> [EXERCISE] Using the data that follows, return exactly the lines from the one that contains "dish_y = SLEEVE_FOOT_Y + DISH_INSET" through the one that contains "for node in", ends included.

> [RAW DATA]
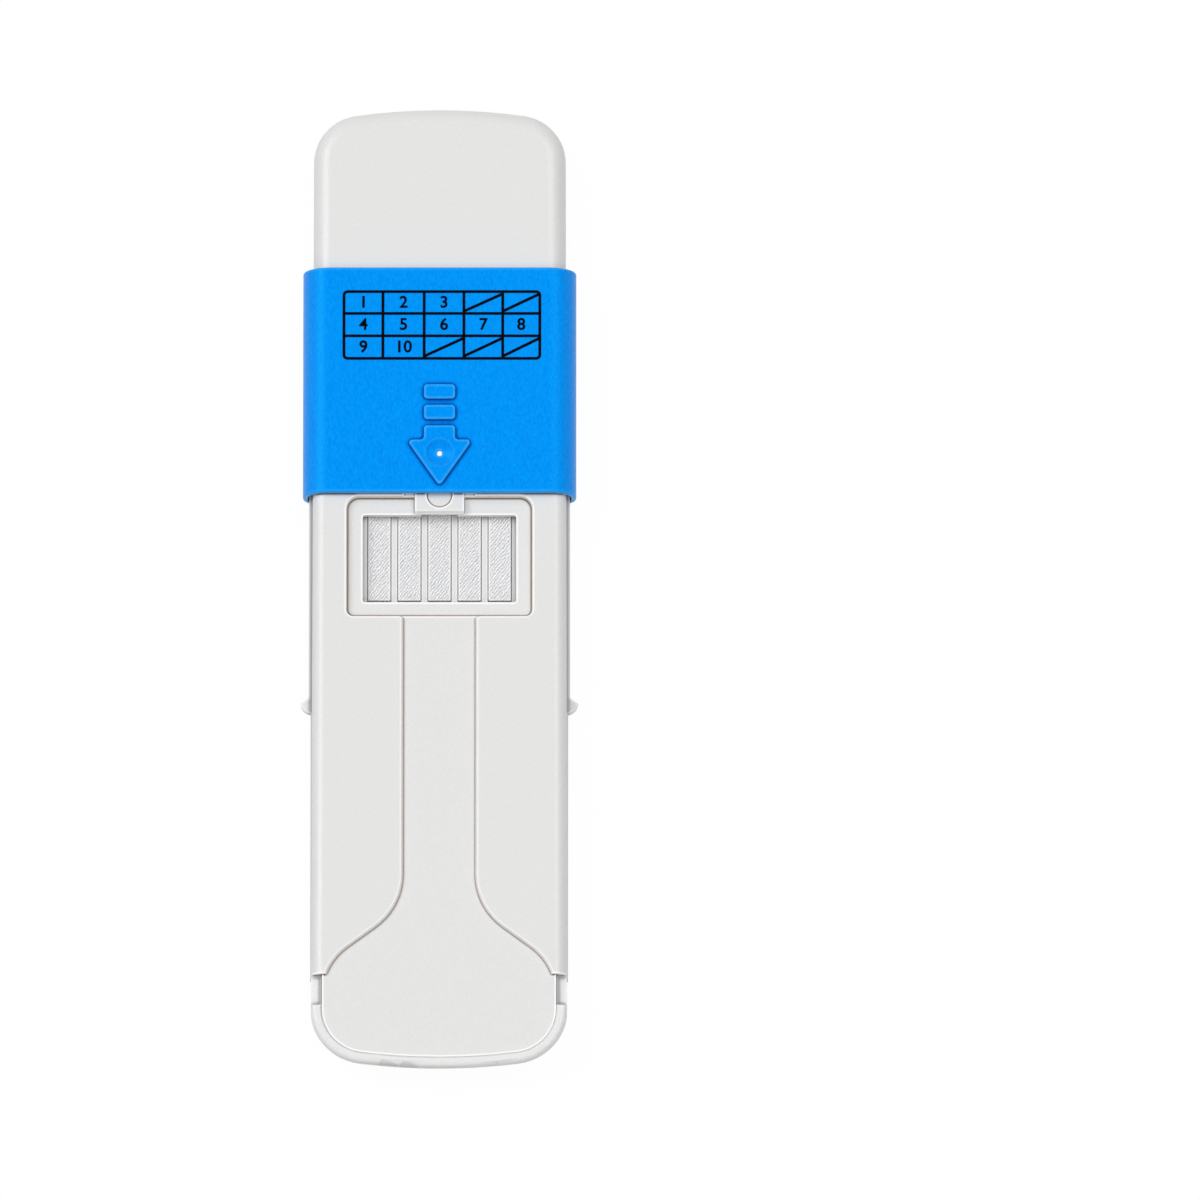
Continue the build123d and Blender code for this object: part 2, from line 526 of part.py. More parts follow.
def press_bars():
    """Cross bars under the cover, over the absorbent pads and the conjugate pads."""
    bars = Part()
    half = LANE_HALF - LANE_RIB_WIDTH
    roof = COVER_CEILING + SHELL_WALL / 4
    pad_top = max(CARD_FACE + ABSORBENT_THICKNESS, LANE_RIB_TOP)
    first = ABSORBENT_FOOT_Y + PAD_OVERLAP + PAD_RAMP + PRESS_BAR_WIDTH
    last = STRIP_HEAD_Y - 2 * PRESS_BAR_WIDTH
    for y in (first, (first + last) / 2, last):
        bars += block((-half, half), (y, y + PRESS_BAR_WIDTH), (pad_top + PRESS_BAR_GAP, roof))
    return bars


def laminate(x, bottom, thickness):
    """A strip layer: its underside's points (y, z) from the foot to the head, given an even thickness."""
    points = bottom + [(y, z + thickness) for y, z in reversed(bottom)]
    return across_body(points, (x - STRIP_WIDTH / 2, x + STRIP_WIDTH / 2))


def strip_layers(x):
    """The five layers of one strip, from the card up."""
    on_membrane = CARD_FACE + MEMBRANE_THICKNESS
    on_conjugate = CARD_FACE + CONJUGATE_THICKNESS
    card = laminate(x, [(STRIP_FOOT_Y, STRIP_BED), (STRIP_HEAD_Y, STRIP_BED)], CARD_THICKNESS)
    sample_head = STRIP_FOOT_Y + SAMPLE_LENGTH
    sample = laminate(x, [
        (STRIP_FOOT_Y, CARD_FACE),
        (CONJUGATE_FOOT_Y - PAD_RAMP, CARD_FACE),
        (CONJUGATE_FOOT_Y, on_conjugate),
        (sample_head, on_conjugate),
    ], SAMPLE_THICKNESS)
    conjugate = laminate(x, [
        (CONJUGATE_FOOT_Y, CARD_FACE),
        (MEMBRANE_FOOT_Y - PAD_RAMP, CARD_FACE),
        (MEMBRANE_FOOT_Y, on_membrane),
        (CONJUGATE_FOOT_Y + CONJUGATE_LENGTH, on_membrane),
    ], CONJUGATE_THICKNESS)
    membrane_head = MEMBRANE_FOOT_Y + MEMBRANE_LENGTH
    membrane = laminate(x, [(MEMBRANE_FOOT_Y, CARD_FACE), (membrane_head, CARD_FACE)], MEMBRANE_THICKNESS)
    absorbent = laminate(x, [
        (ABSORBENT_FOOT_Y, on_membrane),
        (membrane_head, on_membrane),
        (membrane_head + PAD_RAMP, CARD_FACE),
        (STRIP_HEAD_Y, CARD_FACE),
    ], ABSORBENT_THICKNESS)
    return {
        "backing_card": card,
        "sample_pad": sample,
        "conjugate_pad": conjugate,
        "membrane": membrane,
        "absorbent_pad": absorbent,
    }


def arrow_sketch():
    """Arrow that points to the sleeve's lower end, with a short stem."""
    tip_y = SLEEVE_FOOT_Y + ARROW_TIP_INSET
    shoulder_y = tip_y + ARROW_HEAD_LENGTH
    half = [
        (0, tip_y),
        (ARROW_HEAD_WIDTH / 2, shoulder_y),
        (DASH_WIDTH / 2, shoulder_y),
        (DASH_WIDTH / 2, shoulder_y + ARROW_STEM_LENGTH),
    ]
    points = half + [(-x, y) for x, y in reversed(half[1:])]
    face = make_face(Polyline(*points, close=True))
    return fillet(face.vertices(), ARROW_CORNER)


def slide_sleeve():
    """Blue sleeve: a rounded tube with two dashes and an arrow raised on its face."""
    stretch = (SLEEVE_FOOT_Y, SLEEVE_HEAD_Y)
    sleeve = along_body(sleeve_section(), stretch)
    sleeve = fillet(sleeve.faces().sort_by(Axis.Y)[0].edges(), SLEEVE_EDGE_FILLET)
    sleeve = fillet(sleeve.faces().sort_by(Axis.Y)[-1].edges(), SLEEVE_EDGE_FILLET)
    sleeve -= along_body(sleeve_section(SLEEVE_SIDE_WALL, BORE_CORNER), stretch)

    marks = [arrow_sketch()]
    stem_head = SLEEVE_FOOT_Y + ARROW_TIP_INSET + ARROW_HEAD_LENGTH + ARROW_STEM_LENGTH
    for count in (1, 2):
        y = stem_head + DASH_PITCH * count - DASH_LENGTH / 2
        marks.append(Pos(0, y) * RectangleRounded(DASH_WIDTH, DASH_LENGTH, DASH_CORNER))
    for mark in marks:
        relief = raised(mark, (SLEEVE_HEIGHT - SLEEVE_WALL / 2, SLEEVE_HEIGHT + MARK_RISE))
        sleeve += fillet(relief.edges().group_by(Axis.Z)[-1], MARK_FILLET)

    dish_y = SLEEVE_FOOT_Y + DISH_INSET
    ball = (DISH_RADIUS**2 + DISH_DEPTH**2) / (2 * DISH_DEPTH)
    sleeve -= Pos(0, dish_y, SLEEVE_HEIGHT + MARK_RISE - DISH_DEPTH + ball) * Sphere(ball)
    hole = Cylinder(DISH_HOLE_RADIUS, SLEEVE_HEIGHT, align=(Align.CENTER, Align.CENTER, Align.MIN))
    return sleeve - Pos(0, dish_y, SLEEVE_HEIGHT / 2) * hole


def write(shape, name):
    """Write one piece's STEP file."""
    export_step(shape, f"parts/{name}.step")


def main():
    os.makedirs("parts", exist_ok=True)
    write(base_shell(), "base_shell")
    write(front_cover(), "front_cover")
    write(slide_sleeve(), "slide_sleeve")
    for number, x in enumerate(STRIP_PLACES, start=1):
        for layer, shape in strip_layers(x).items():
            write(shape, f"strip_{number}_{layer}")


main()
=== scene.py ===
"""Looks of a lateral flow cassette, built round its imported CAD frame: five test strips in two
white shells, with a blue sleeve that slides along them. X runs across, Y along it with the plain
upper end at +Y, and Z out of its face. Lengths are in metres, as the frame's are."""

import math

import bmesh
import bpy
from bpy.props import FloatProperty, FloatVectorProperty, PointerProperty
from mathutils import Matrix, Vector, noise


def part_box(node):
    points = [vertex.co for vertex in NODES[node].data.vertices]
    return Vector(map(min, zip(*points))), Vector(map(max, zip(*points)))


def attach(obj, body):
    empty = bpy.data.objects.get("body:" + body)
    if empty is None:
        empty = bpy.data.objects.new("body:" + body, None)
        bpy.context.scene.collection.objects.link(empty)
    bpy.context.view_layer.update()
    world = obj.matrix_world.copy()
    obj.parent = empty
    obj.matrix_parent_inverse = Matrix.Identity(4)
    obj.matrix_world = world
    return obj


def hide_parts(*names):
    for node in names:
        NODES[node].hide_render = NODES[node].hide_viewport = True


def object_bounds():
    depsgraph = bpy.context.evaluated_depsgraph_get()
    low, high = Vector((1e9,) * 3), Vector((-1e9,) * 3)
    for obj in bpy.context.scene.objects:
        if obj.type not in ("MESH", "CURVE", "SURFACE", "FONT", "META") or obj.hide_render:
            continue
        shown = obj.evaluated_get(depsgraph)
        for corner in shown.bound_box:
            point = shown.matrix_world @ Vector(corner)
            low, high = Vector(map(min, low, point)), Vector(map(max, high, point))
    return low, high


bl_info = {
    "name": "Lateral flow cassette",
    "version": (1, 0, 0),
    "blender": (4, 5, 0),
    "location": "View3D > Sidebar > Cassette",
    "description": "Materials, print, strips and stage for a lateral flow cassette",
    "category": "Object",
}

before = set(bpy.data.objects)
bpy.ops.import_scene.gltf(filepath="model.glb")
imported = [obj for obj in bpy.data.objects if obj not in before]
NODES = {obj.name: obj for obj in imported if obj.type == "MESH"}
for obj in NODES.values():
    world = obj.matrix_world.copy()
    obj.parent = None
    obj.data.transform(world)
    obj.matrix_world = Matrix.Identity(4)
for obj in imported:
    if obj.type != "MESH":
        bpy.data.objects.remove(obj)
CAD_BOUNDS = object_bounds()

MM = 0.001
STRIP_COUNT = 5
WHITE = (1.0, 1.0, 1.0)

# A Mix node's sockets, which have the same names for values and for colours
MIX_FACTOR = 0
VALUE_A, VALUE_B, VALUE_RESULT = 2, 3, 0
COLOUR_A, COLOUR_B, COLOUR_RESULT = 6, 7, 2

# Patterns of the materials
NOISE_SPAN = (0.3, 0.7)  # where nearly all values of a noise texture lie
PAINTED_LIGHT_SPAN = (0.94, 0.8)  # ambient occlusion where a painted shade or painted highlight starts and where it is full
GRAIN_TURN = math.radians(-45.0)  # keeps the noise's own grid out of line with the body's edges
GRAIN_STRETCH = 0.45  # the grain is about twice as long, along the body, as it is wide
GRAIN_FLATNESS = 8  # width over height
FIBRE_LEAN = math.radians(45.0)
FIBRE_STRETCH = 0.8  # fibre bundles are a little longer, along the body, than they are wide
FIBRE_FLATNESS = 3  # width over height
# Reach of the painted highlight along a fibre pad's sharp cut edges
FIBRE_HIGHLIGHT_REACH = 0.35 * MM
RIB_SCALE = 0.155  # of a wave texture: one rib in each two bundles
INK_GRAIN = 0.4 * MM
POLYSTYRENE_IOR = 1.59
ABS_IOR = 1.53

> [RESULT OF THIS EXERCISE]
    dish_y = SLEEVE_FOOT_Y + DISH_INSET
    ball = (DISH_RADIUS**2 + DISH_DEPTH**2) / (2 * DISH_DEPTH)
    sleeve -= Pos(0, dish_y, SLEEVE_HEIGHT + MARK_RISE - DISH_DEPTH + ball) * Sphere(ball)
    hole = Cylinder(DISH_HOLE_RADIUS, SLEEVE_HEIGHT, align=(Align.CENTER, Align.CENTER, Align.MIN))
    return sleeve - Pos(0, dish_y, SLEEVE_HEIGHT / 2) * hole


def write(shape, name):
    """Write one piece's STEP file."""
    export_step(shape, f"parts/{name}.step")


def main():
    os.makedirs("parts", exist_ok=True)
    write(base_shell(), "base_shell")
    write(front_cover(), "front_cover")
    write(slide_sleeve(), "slide_sleeve")
    for number, x in enumerate(STRIP_PLACES, start=1):
        for layer, shape in strip_layers(x).items():
            write(shape, f"strip_{number}_{layer}")


main()
=== scene.py ===
"""Looks of a lateral flow cassette, built round its imported CAD frame: five test strips in two
white shells, with a blue sleeve that slides along them. X runs across, Y along it with the plain
upper end at +Y, and Z out of its face. Lengths are in metres, as the frame's are."""

import math

import bmesh
import bpy
from bpy.props import FloatProperty, FloatVectorProperty, PointerProperty
from mathutils import Matrix, Vector, noise


def part_box(node):
    points = [vertex.co for vertex in NODES[node].data.vertices]
    return Vector(map(min, zip(*points))), Vector(map(max, zip(*points)))


def attach(obj, body):
    empty = bpy.data.objects.get("body:" + body)
    if empty is None:
        empty = bpy.data.objects.new("body:" + body, None)
        bpy.context.scene.collection.objects.link(empty)
    bpy.context.view_layer.update()
    world = obj.matrix_world.copy()
    obj.parent = empty
    obj.matrix_parent_inverse = Matrix.Identity(4)
    obj.matrix_world = world
    return obj


def hide_parts(*names):
    for node in names:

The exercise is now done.